What you will do
Reproduce the entire listing word for word.

Dataset section

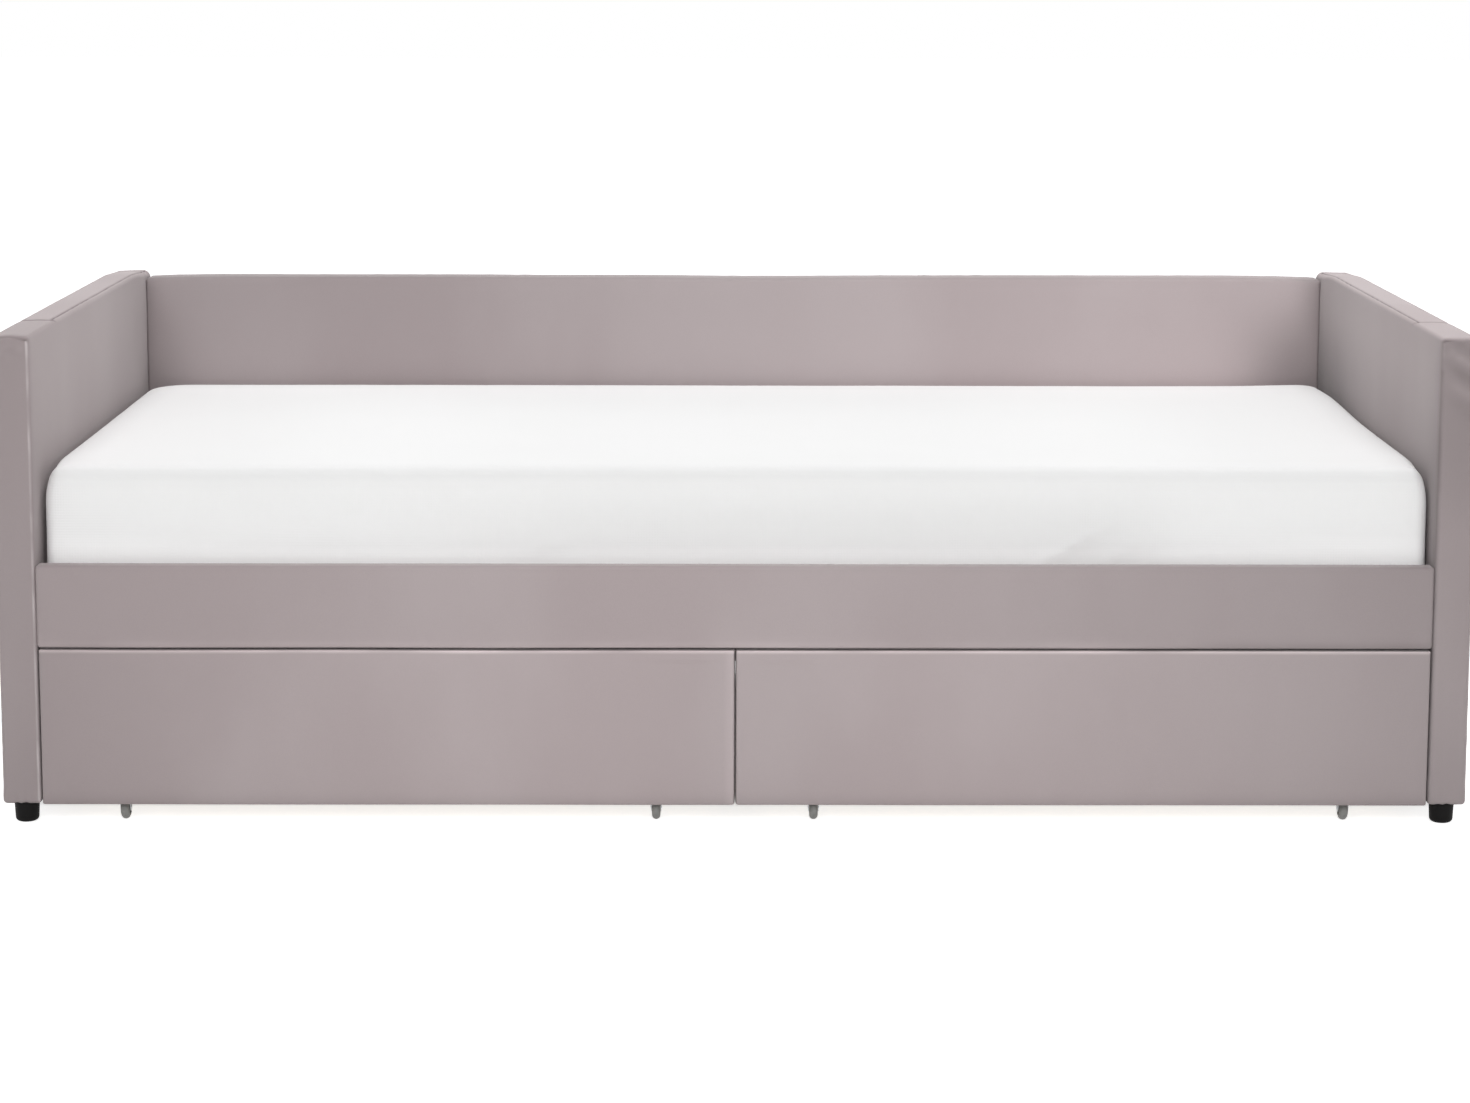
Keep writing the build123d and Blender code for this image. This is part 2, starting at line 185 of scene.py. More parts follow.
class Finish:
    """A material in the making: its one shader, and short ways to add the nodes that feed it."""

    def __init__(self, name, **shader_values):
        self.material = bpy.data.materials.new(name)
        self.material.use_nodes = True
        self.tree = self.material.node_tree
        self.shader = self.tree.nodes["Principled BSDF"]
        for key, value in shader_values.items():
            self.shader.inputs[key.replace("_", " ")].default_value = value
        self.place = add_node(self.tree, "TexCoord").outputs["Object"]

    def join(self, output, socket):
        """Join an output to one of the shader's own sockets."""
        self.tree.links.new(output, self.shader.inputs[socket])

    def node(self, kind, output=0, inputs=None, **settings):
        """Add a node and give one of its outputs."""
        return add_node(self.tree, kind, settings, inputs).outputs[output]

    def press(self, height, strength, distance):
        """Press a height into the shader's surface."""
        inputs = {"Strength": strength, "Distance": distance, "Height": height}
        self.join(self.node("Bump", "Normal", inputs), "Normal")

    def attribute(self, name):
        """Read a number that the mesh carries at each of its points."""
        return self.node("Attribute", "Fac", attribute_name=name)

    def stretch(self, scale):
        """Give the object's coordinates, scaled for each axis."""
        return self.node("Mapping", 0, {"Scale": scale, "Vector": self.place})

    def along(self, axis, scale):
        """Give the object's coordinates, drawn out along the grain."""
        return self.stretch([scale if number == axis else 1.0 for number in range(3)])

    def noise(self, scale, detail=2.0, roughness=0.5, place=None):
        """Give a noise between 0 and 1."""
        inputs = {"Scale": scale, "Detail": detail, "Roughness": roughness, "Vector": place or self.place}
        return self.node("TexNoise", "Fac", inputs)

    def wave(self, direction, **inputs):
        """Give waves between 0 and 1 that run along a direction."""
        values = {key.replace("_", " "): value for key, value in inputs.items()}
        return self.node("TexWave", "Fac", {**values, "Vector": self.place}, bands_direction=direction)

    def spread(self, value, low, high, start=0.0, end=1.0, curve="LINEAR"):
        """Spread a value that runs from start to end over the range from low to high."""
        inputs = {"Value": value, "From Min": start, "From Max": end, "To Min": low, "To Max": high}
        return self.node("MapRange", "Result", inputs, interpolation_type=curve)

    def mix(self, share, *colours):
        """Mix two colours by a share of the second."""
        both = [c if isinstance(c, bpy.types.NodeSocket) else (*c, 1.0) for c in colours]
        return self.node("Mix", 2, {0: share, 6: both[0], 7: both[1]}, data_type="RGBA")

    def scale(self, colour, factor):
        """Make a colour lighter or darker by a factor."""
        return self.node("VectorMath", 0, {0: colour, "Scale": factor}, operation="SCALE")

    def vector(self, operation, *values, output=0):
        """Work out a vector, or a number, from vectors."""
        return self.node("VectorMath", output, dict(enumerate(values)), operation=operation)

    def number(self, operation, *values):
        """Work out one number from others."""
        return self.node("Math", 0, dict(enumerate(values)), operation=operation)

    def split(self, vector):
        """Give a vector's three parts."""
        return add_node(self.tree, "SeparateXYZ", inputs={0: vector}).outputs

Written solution
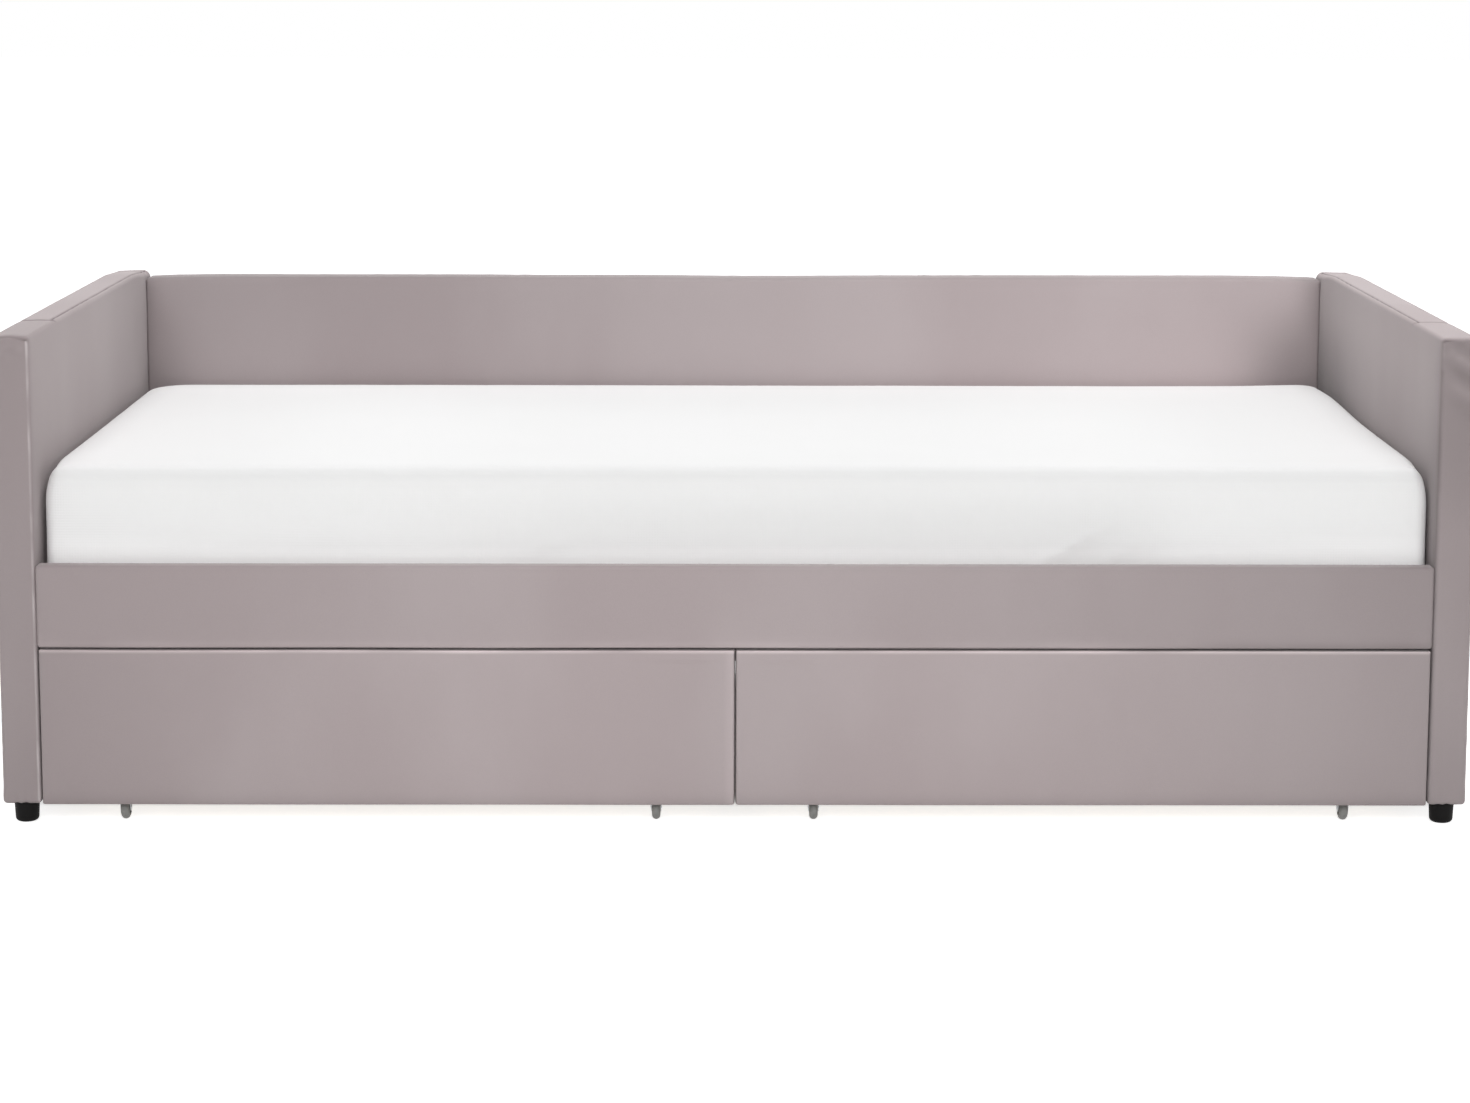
Keep writing the build123d and Blender code for this image. This is part 2, starting at line 185 of scene.py. More parts follow.
class Finish:
    """A material in the making: its one shader, and short ways to add the nodes that feed it."""

    def __init__(self, name, **shader_values):
        self.material = bpy.data.materials.new(name)
        self.material.use_nodes = True
        self.tree = self.material.node_tree
        self.shader = self.tree.nodes["Principled BSDF"]
        for key, value in shader_values.items():
            self.shader.inputs[key.replace("_", " ")].default_value = value
        self.place = add_node(self.tree, "TexCoord").outputs["Object"]

    def join(self, output, socket):
        """Join an output to one of the shader's own sockets."""
        self.tree.links.new(output, self.shader.inputs[socket])

    def node(self, kind, output=0, inputs=None, **settings):
        """Add a node and give one of its outputs."""
        return add_node(self.tree, kind, settings, inputs).outputs[output]

    def press(self, height, strength, distance):
        """Press a height into the shader's surface."""
        inputs = {"Strength": strength, "Distance": distance, "Height": height}
        self.join(self.node("Bump", "Normal", inputs), "Normal")

    def attribute(self, name):
        """Read a number that the mesh carries at each of its points."""
        return self.node("Attribute", "Fac", attribute_name=name)

    def stretch(self, scale):
        """Give the object's coordinates, scaled for each axis."""
        return self.node("Mapping", 0, {"Scale": scale, "Vector": self.place})

    def along(self, axis, scale):
        """Give the object's coordinates, drawn out along the grain."""
        return self.stretch([scale if number == axis else 1.0 for number in range(3)])

    def noise(self, scale, detail=2.0, roughness=0.5, place=None):
        """Give a noise between 0 and 1."""
        inputs = {"Scale": scale, "Detail": detail, "Roughness": roughness, "Vector": place or self.place}
        return self.node("TexNoise", "Fac", inputs)

    def wave(self, direction, **inputs):
        """Give waves between 0 and 1 that run along a direction."""
        values = {key.replace("_", " "): value for key, value in inputs.items()}
        return self.node("TexWave", "Fac", {**values, "Vector": self.place}, bands_direction=direction)

    def spread(self, value, low, high, start=0.0, end=1.0, curve="LINEAR"):
        """Spread a value that runs from start to end over the range from low to high."""
        inputs = {"Value": value, "From Min": start, "From Max": end, "To Min": low, "To Max": high}
        return self.node("MapRange", "Result", inputs, interpolation_type=curve)

    def mix(self, share, *colours):
        """Mix two colours by a share of the second."""
        both = [c if isinstance(c, bpy.types.NodeSocket) else (*c, 1.0) for c in colours]
        return self.node("Mix", 2, {0: share, 6: both[0], 7: both[1]}, data_type="RGBA")

    def scale(self, colour, factor):
        """Make a colour lighter or darker by a factor."""
        return self.node("VectorMath", 0, {0: colour, "Scale": factor}, operation="SCALE")

    def vector(self, operation, *values, output=0):
        """Work out a vector, or a number, from vectors."""
        return self.node("VectorMath", output, dict(enumerate(values)), operation=operation)

    def number(self, operation, *values):
        """Work out one number from others."""
        return self.node("Math", 0, dict(enumerate(values)), operation=operation)

    def split(self, vector):
        """Give a vector's three parts."""
        return add_node(self.tree, "SeparateXYZ", inputs={0: vector}).outputs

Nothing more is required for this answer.